The New Way (Autonomous/Blind Models):
Recently, researchers tried something bold: "What if we take away the noise dial? What if the robot just looks at the blurry picture and says, 'I know what to do,' without being told how blurry it is?"
This is called an Autonomous Model. It learns one single, static rule to fix any level of noise.

The Big Problem (The Paradox):
This sounds great, but mathematically, it seemed impossible.
Imagine the "perfect cat" is a tiny, sharp mountain peak. The "blurry cats" are the foggy slopes leading up to it.
In the old way, the robot knows exactly where it is on the slope, so it takes a small, careful step toward the peak.
In the new way, the robot is standing on the foggy slope but doesn't know how far up it is. If it tries to guess the direction to the peak based on a single rule, the math says it should take a giant, infinite leap right at the peak. It's like trying to walk up a cliff that gets steeper and steeper until it's vertical; the robot should fall off or crash.

The Paper's Discovery (The "Secret Sauce"):
This paper, The Geometry of Noise, explains why these "blind" robots don't crash. They don't actually follow the steep cliff. Instead, they are walking on a special, invisible trampoline.

Here is the breakdown using simple analogies:

1. The "Infinite Cliff" (The Singularity)

The authors prove that the "energy landscape" (the map the robot uses to find the cat) has a terrifying feature: right at the perfect image, the ground drops off into an infinite abyss. If you try to walk straight down this cliff, you would fall forever. This is why standard math says blind models should fail.

2. The "Magic Trampoline" (Riemannian Gradient Flow)

The paper reveals that these autonomous models aren't walking on the raw cliff. They are walking on a Riemannian trampoline.

  • How it works: As the robot gets closer to the perfect image (the bottom of the cliff), the ground beneath it changes. It becomes softer and more stretchy.
  • The Effect: This "stretchiness" (called a conformal metric) perfectly cancels out the infinite steepness of the cliff. The robot feels a gentle, smooth slope instead of a vertical drop. It's like the universe automatically slows down the robot's speed as it gets closer to the finish line, preventing it from crashing.

3. The "Blindfolded Hiker" (High Dimensions)

Why does the robot know which way to go without the "noise dial"?

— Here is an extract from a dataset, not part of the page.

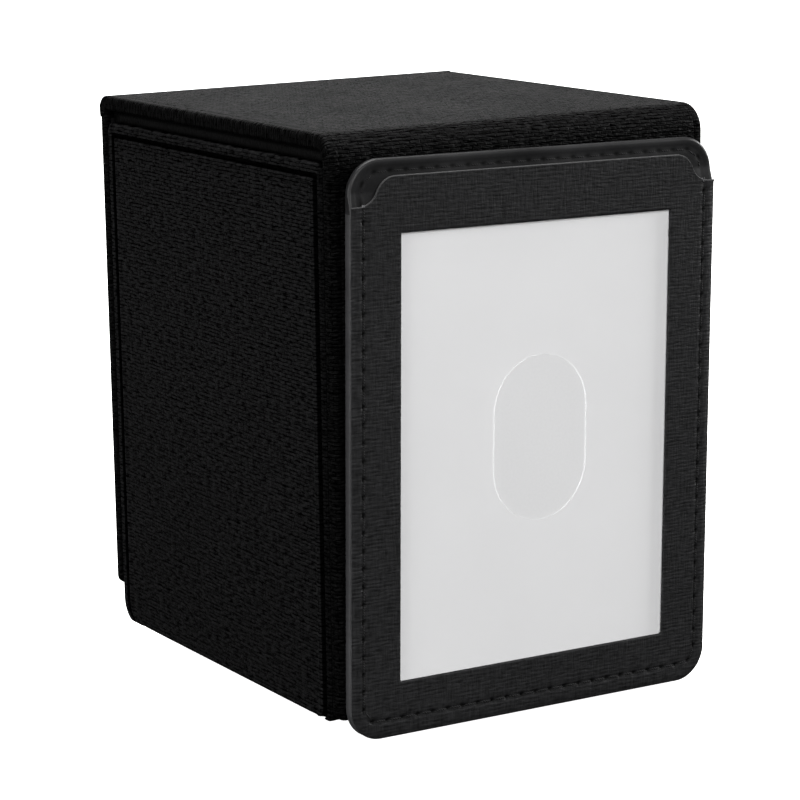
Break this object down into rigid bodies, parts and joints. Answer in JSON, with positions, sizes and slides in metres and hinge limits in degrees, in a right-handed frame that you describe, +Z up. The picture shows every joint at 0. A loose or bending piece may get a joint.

  • The Analogy: Imagine you are in a giant, empty room (high dimensions). If you drop a ball, it bounces off the walls in a very specific way depending on how hard you threw it. Even if you are blindfolded, just by feeling how the ball hits the walls, you can guess how hard you threw it.
  • The Science: In high-dimensional space (like images with millions of pixels), the "noise" creates a unique geometric shape. The robot doesn't need to be told the noise level; the shape of the blurry image tells the robot the noise level automatically. The robot is "blind" to the number, but "sighted" to the geometry.

4. The "Bad vs. Good" Blindfold (Stability)

The paper also explains why some blind models work and others fail. It depends on what the robot is trying to predict.

  • The "Noise Predictor" (The Unstable One):
    Imagine a blind hiker trying to guess the wind speed by listening to a whistle. If the wind gets very quiet (near the perfect image), the whistle becomes a tiny, high-pitched squeak. If the hiker tries to amplify that squeak to hear it, the sound becomes a deafening, ear-splitting screech.

    • Result: Models that try to predict "noise" (like standard DDPM) amplify tiny errors into catastrophic failures. They are structurally unstable.
  • The "Velocity Predictor" (The Stable One):
    Imagine a blind hiker trying to guess the direction they are walking. Even if the wind is quiet, the direction is still clear and steady.

    • Result: Models that predict "velocity" (like Flow Matching) are naturally stable. They don't amplify errors; they absorb them. They are the "good" blindfolded hikers.

The Takeaway

This paper solves a mystery: How can a robot learn to clean up any amount of noise without being told how much noise there is?

The answer is that the robot isn't just guessing; it's navigating a geometric landscape where the rules of physics change near the finish line. The "noise" itself acts as a guide, and the best models (Velocity-based ones) are the only ones smart enough to use a "trampoline" that keeps them from falling off the edge of the world.

In short: You don't need a map with a "noise level" label if you know how to walk on the invisible trampoline that the noise itself creates.